#### STATED EXERCISE:
Would you restate all the data that follows, word for word?

#####

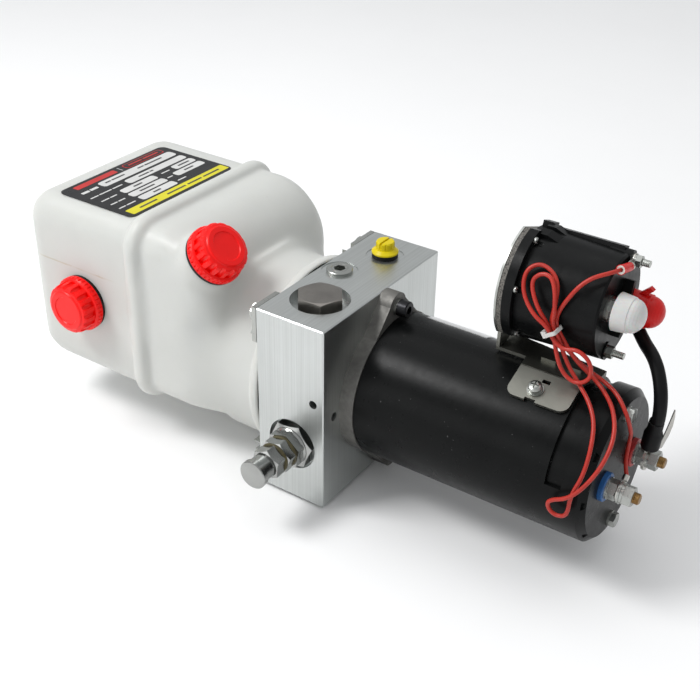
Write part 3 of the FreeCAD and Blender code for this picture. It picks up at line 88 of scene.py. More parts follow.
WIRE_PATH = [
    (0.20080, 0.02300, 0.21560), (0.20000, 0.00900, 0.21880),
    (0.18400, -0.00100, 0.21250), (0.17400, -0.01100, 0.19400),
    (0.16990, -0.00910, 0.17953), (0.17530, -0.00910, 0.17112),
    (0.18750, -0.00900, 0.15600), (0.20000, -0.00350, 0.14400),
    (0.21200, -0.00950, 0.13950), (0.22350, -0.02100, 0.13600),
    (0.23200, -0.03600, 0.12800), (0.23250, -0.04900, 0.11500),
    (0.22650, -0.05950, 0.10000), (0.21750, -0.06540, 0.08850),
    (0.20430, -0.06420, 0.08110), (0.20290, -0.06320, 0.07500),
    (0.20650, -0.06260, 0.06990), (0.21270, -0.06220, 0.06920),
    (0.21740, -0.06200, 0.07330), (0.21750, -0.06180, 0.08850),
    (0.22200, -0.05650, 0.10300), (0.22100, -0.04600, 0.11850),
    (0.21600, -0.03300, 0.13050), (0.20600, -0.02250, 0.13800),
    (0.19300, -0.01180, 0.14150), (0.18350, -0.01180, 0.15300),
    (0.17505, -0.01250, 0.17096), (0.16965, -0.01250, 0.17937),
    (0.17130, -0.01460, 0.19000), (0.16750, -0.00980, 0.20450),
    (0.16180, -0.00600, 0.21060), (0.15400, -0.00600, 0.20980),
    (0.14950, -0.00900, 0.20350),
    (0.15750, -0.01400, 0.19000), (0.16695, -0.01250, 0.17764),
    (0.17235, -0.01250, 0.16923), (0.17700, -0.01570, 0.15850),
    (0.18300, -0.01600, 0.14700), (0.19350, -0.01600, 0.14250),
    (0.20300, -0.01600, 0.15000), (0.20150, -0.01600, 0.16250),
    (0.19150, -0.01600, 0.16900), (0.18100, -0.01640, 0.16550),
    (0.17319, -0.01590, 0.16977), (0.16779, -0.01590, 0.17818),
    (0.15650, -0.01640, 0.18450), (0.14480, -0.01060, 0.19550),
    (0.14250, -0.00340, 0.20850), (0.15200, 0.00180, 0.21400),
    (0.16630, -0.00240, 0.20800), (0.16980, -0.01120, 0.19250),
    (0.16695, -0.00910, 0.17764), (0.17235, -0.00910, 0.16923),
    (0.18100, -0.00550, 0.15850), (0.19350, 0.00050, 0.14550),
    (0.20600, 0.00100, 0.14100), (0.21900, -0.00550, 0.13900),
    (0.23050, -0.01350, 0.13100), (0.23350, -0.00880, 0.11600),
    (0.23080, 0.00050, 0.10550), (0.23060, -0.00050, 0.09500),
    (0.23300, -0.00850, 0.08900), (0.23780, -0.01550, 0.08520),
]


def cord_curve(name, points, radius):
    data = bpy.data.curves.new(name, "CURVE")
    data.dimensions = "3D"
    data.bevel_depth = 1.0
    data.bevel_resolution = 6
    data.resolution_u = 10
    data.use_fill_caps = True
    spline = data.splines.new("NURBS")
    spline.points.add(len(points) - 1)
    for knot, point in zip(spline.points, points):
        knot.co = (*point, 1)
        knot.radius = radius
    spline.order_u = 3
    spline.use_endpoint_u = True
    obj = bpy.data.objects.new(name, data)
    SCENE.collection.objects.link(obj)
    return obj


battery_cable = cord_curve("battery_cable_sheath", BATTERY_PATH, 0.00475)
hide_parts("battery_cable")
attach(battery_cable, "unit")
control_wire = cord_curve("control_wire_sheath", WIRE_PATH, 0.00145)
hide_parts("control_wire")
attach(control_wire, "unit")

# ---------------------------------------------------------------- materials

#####

#### TASK RESPONSE:
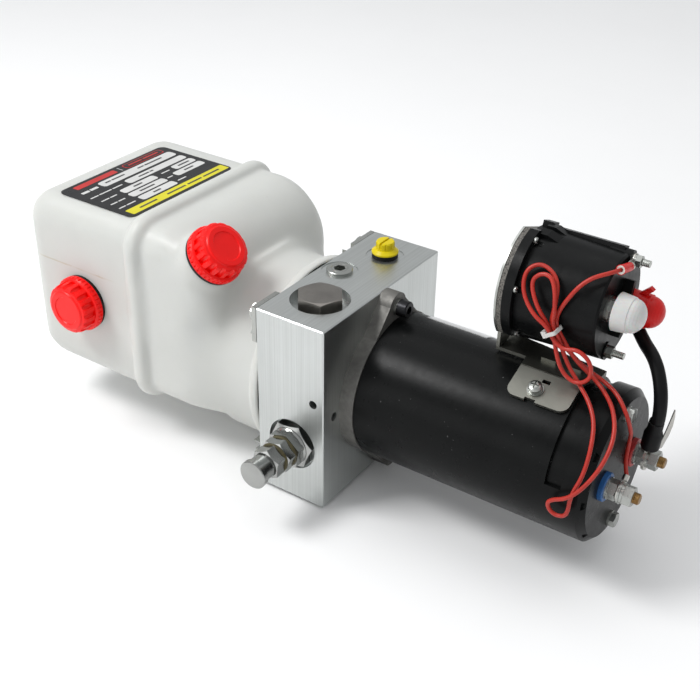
Write part 3 of the FreeCAD and Blender code for this picture. It picks up at line 88 of scene.py. More parts follow.
WIRE_PATH = [
    (0.20080, 0.02300, 0.21560), (0.20000, 0.00900, 0.21880),
    (0.18400, -0.00100, 0.21250), (0.17400, -0.01100, 0.19400),
    (0.16990, -0.00910, 0.17953), (0.17530, -0.00910, 0.17112),
    (0.18750, -0.00900, 0.15600), (0.20000, -0.00350, 0.14400),
    (0.21200, -0.00950, 0.13950), (0.22350, -0.02100, 0.13600),
    (0.23200, -0.03600, 0.12800), (0.23250, -0.04900, 0.11500),
    (0.22650, -0.05950, 0.10000), (0.21750, -0.06540, 0.08850),
    (0.20430, -0.06420, 0.08110), (0.20290, -0.06320, 0.07500),
    (0.20650, -0.06260, 0.06990), (0.21270, -0.06220, 0.06920),
    (0.21740, -0.06200, 0.07330), (0.21750, -0.06180, 0.08850),
    (0.22200, -0.05650, 0.10300), (0.22100, -0.04600, 0.11850),
    (0.21600, -0.03300, 0.13050), (0.20600, -0.02250, 0.13800),
    (0.19300, -0.01180, 0.14150), (0.18350, -0.01180, 0.15300),
    (0.17505, -0.01250, 0.17096), (0.16965, -0.01250, 0.17937),
    (0.17130, -0.01460, 0.19000), (0.16750, -0.00980, 0.20450),
    (0.16180, -0.00600, 0.21060), (0.15400, -0.00600, 0.20980),
    (0.14950, -0.00900, 0.20350),
    (0.15750, -0.01400, 0.19000), (0.16695, -0.01250, 0.17764),
    (0.17235, -0.01250, 0.16923), (0.17700, -0.01570, 0.15850),
    (0.18300, -0.01600, 0.14700), (0.19350, -0.01600, 0.14250),
    (0.20300, -0.01600, 0.15000), (0.20150, -0.01600, 0.16250),
    (0.19150, -0.01600, 0.16900), (0.18100, -0.01640, 0.16550),
    (0.17319, -0.01590, 0.16977), (0.16779, -0.01590, 0.17818),
    (0.15650, -0.01640, 0.18450), (0.14480, -0.01060, 0.19550),
    (0.14250, -0.00340, 0.20850), (0.15200, 0.00180, 0.21400),
    (0.16630, -0.00240, 0.20800), (0.16980, -0.01120, 0.19250),
    (0.16695, -0.00910, 0.17764), (0.17235, -0.00910, 0.16923),
    (0.18100, -0.00550, 0.15850), (0.19350, 0.00050, 0.14550),
    (0.20600, 0.00100, 0.14100), (0.21900, -0.00550, 0.13900),
    (0.23050, -0.01350, 0.13100), (0.23350, -0.00880, 0.11600),
    (0.23080, 0.00050, 0.10550), (0.23060, -0.00050, 0.09500),
    (0.23300, -0.00850, 0.08900), (0.23780, -0.01550, 0.08520),
]


def cord_curve(name, points, radius):
    data = bpy.data.curves.new(name, "CURVE")
    data.dimensions = "3D"
    data.bevel_depth = 1.0
    data.bevel_resolution = 6
    data.resolution_u = 10
    data.use_fill_caps = True
    spline = data.splines.new("NURBS")
    spline.points.add(len(points) - 1)
    for knot, point in zip(spline.points, points):
        knot.co = (*point, 1)
        knot.radius = radius
    spline.order_u = 3
    spline.use_endpoint_u = True
    obj = bpy.data.objects.new(name, data)
    SCENE.collection.objects.link(obj)
    return obj


battery_cable = cord_curve("battery_cable_sheath", BATTERY_PATH, 0.00475)
hide_parts("battery_cable")
attach(battery_cable, "unit")
control_wire = cord_curve("control_wire_sheath", WIRE_PATH, 0.00145)
hide_parts("control_wire")
attach(control_wire, "unit")

# ---------------------------------------------------------------- materials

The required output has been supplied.